Süddeutsche Zeitung

Prinzessin Victorias Hochzeitstorte:Bitte keine Buttercreme

Sehr groß, sehr weiß und sehr lecker: Victorias Hochzeitstorte ist das Meisterwerk eines deutschen Konditors.

Johan Schloemann

Auch wenn Kälte, Wolken und vielleicht sogar Regen angesagt sind - Millionen werden am Samstag mitfiebern, wenn die Trauung und das Hochzeitsbankett der schwedischen Kronprinzessin Victoria und ihres Verlobten Daniel Westling im Fernsehen übertragen werden. Wer ganz treu royalistisch bis zum Ende ausharrt, der wird dann auch sehen, wie zwischen 22 und 23 Uhr zum Nachtisch im Stockholmer Stadtschloss eine gigantische Hochzeitstorte angeschnitten wird, die für gut 550 Hochzeitsgäste reichen soll. Braut und Bräutigam haben die Torte bei mehreren Verkostungsterminen selbst probiert und, so heißt es, "ihre Gesichtspunkte eingebracht".

Und wer in Schweden zuschaut, der kann zur Hochzeitstorte, noch treuer royalistisch, vor dem heimischen Fernseher eine spezielle Kreation verspeisen: die "Volkstorte" ("Folkets tårta"), eine kleine Populärvariante der Hochzeitstorte, die in den Bäckereien des Landes bereits etwa 300000 Mal verkauft wurde. Die exklusive Riesentorte für den Hochadel und das süße Teilchen für jedermann - beides ist das Werk eines deutschen Konditormeisters, der im rheinischen Merzenich aufgewachsen und ausgebildet ist.

Man muss in die tiefsten Wälder Südschwedens vordringen, um das Geheimnis dieses Erfolges zu entdecken. Hier, in einem kleinen, über einem See gelegenen Städtchen namens Ulricehamn, hat Günther Koerffer vor einem Vierteljahrhundert eine kleine Backstube aufgemacht. Er tat Sirup ins Brot, wie man es damals tat in Schweden, obwohl er selber gesüßtes Brot gar nicht schätzt - inzwischen, sagt er freudig, essen auch die Schweden mehr ungesüßtes Vollkornbrot.
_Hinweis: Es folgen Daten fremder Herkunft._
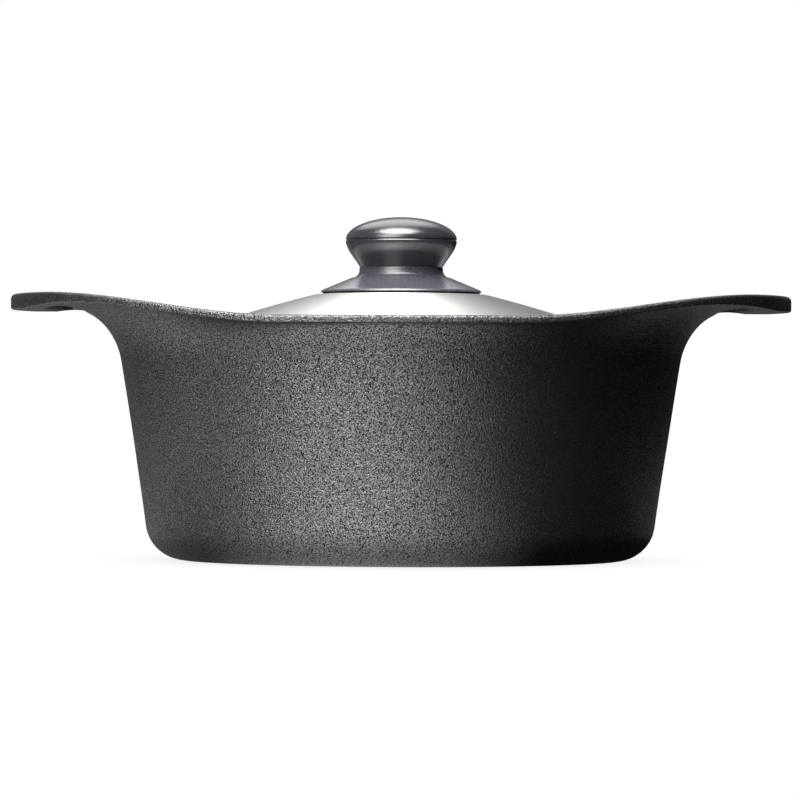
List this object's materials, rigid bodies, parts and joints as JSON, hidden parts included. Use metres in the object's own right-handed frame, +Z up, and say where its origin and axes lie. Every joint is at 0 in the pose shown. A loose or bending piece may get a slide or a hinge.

Fürs Geschäft tut man eben alles, doch Günther Koerffers eigentliche Leidenschaft ist das Konditorhandwerk. Man wurde früh auf ihn aufmerksam, als er zeitweise als Dessertmeister in einem Stockholmer Spitzenrestaurant arbeitete - und so war er schon 1976 bei der Hochzeit von Victorias Eltern Carl Gustaf und Silvia für die königliche Hochzeitstorte verantwortlich, 1977 bei Victorias Taufe machte er den Nachtisch.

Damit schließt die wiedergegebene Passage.